Drilling down a little more: among major import categories, crude oil import value grew by 36.0% yoy in March (vs. 49.2% in January-February). In volume terms, crude oil imports decreased by 14.0% yoy (vs. -4.9% yoy in January-February). Coal import value growth moderated to 6.7% yoy from 124% yoy in January-February driven by a decline in import volume which dropped by 39.9% yoy (vs. -13.9% in January-February). The implied coal import price still rose 78% yoy in March (vs. 160% yoy in January-February). Iron ore import value also fell 34.0% yoy in March (vs. -27.7% in January-February) with import volume down 14.5% yoy (vs. -0.2% yoy in January-February).
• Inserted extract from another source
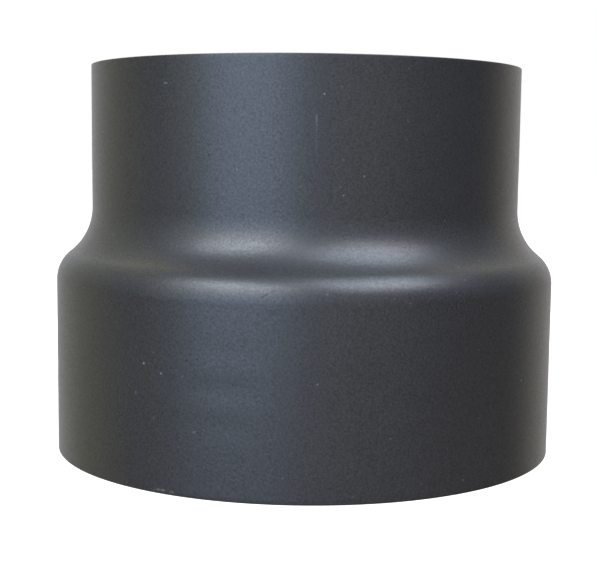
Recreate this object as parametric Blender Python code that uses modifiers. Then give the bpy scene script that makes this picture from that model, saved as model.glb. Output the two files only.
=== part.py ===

Import value of integrated circuits increased by +6.9% yoy in March, decelerating from +19.3% yoy in January-February.
As a result of the collapse in imports, China’s trade surplus in March was $47.4bn, well above consensus expectations.
Commenting on China’s dismal trade data, hit by global growth prospects and exacerbated by Shanghai port congestion, Peter Boockvar writes that “in a likely sign of the slowdown to come (Chinese) imports were flat instead of rising by 8.4% as forecasted…world needs the Chinese consumer again.” Judging by how stiny the PBOC has been with its monetary stimulus (so far), the world will have to keep waiting for a long time.